6. What is a cooling-off period?
The "cooling-off" period is a period during which you may cancel the ILAS and recover your original investments (subject to market value adjustment) within the earlier of 21 days after the delivery of the ILAS or issuance of a notice to you or your representative. Such notice should inform you of the availability of the ILAS and expiry date of the cooling-off period.
For reference, please review the "cooling-off" initiative issued by Hong Kong Federation of Insurers from time to time.
If you wish to withdraw from an ILAS during the "cooling-off" period, please be reminded to serve a written notice to the ILAS issuer.
7. How can I know the remuneration that the intermediary will obtain by selling the ILAS to me?
Intermediaries selling ILAS products are required to disclose at the point-of-sale the remuneration receivable by the intermediaries. This is to enhance transparency and allow customers to consider whether there exists any potential conflicts of interests and whether the remuneration would affect the intermediaries’ recommendation of the ILAS product concerned.

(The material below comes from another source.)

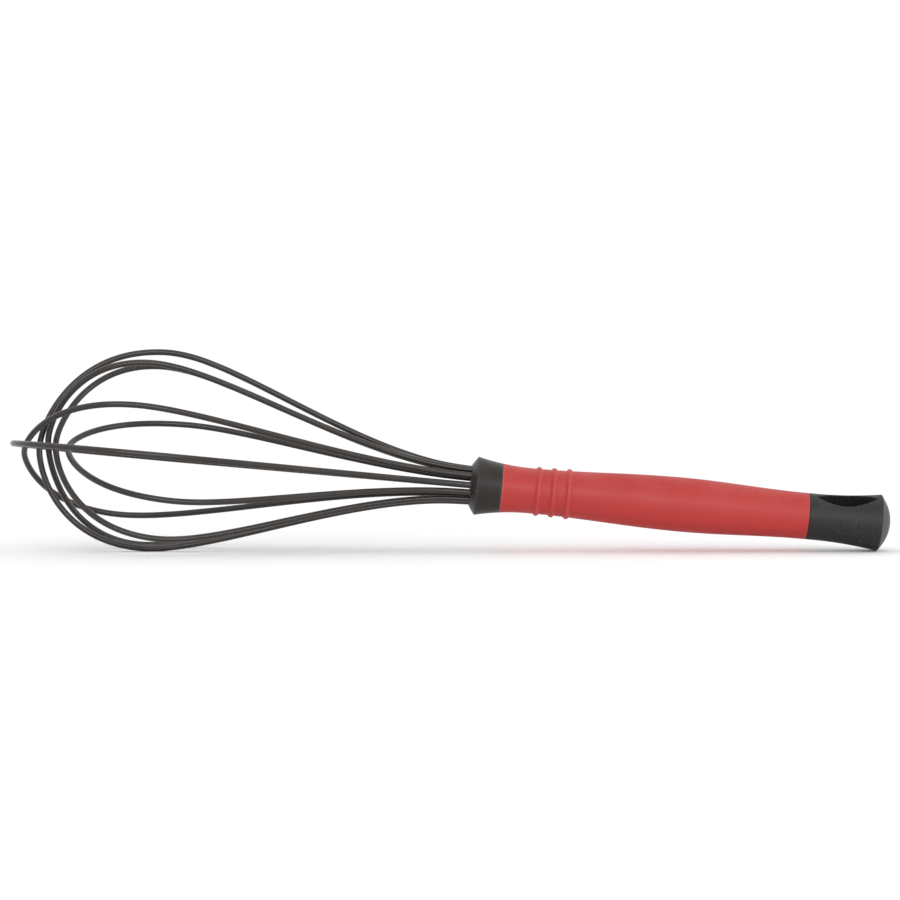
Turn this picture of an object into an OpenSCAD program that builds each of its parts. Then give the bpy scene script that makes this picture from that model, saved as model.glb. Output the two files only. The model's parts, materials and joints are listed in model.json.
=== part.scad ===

The remuneration should cover all monetary and non-monetary remuneration to the intermediary attributable to the sale of the ILAS product, including the basic commission, renewal commissions, trailers, facilitation fees, referral fees, production bonuses, persistency incentives etc.
It is a compulsory upfront written disclosure in the IFS and uses “all-year-average” calculation, ie dividing the total payment to the intermediary attributable to the concerned ILAS policy by the total premium payable over the whole premium payment term (please refer to the below example).
Example of "all-year-average" calculation:
Product A (10-year regular premium ILAS)
Premium: HK$100,000 per annum
Total Premiums: HK$100,000 x 10 = HK$1,000,000
First Year Commission: 15% of first year premium (HK$100,000 x 15% = HK$15,000)
Renewal Commission: 3% of annual premium for the second to sixth years (HK$100,000 x 3% x 5 = HK$15,000)
Total Commissions: HK$15,000 + HK$15,000 = HK$30,000
All-year-average: HK$30,000 ÷ HK$1,000,000 = 3% (In the IFS, it is presented as HK$3 per HK$100 of premium.)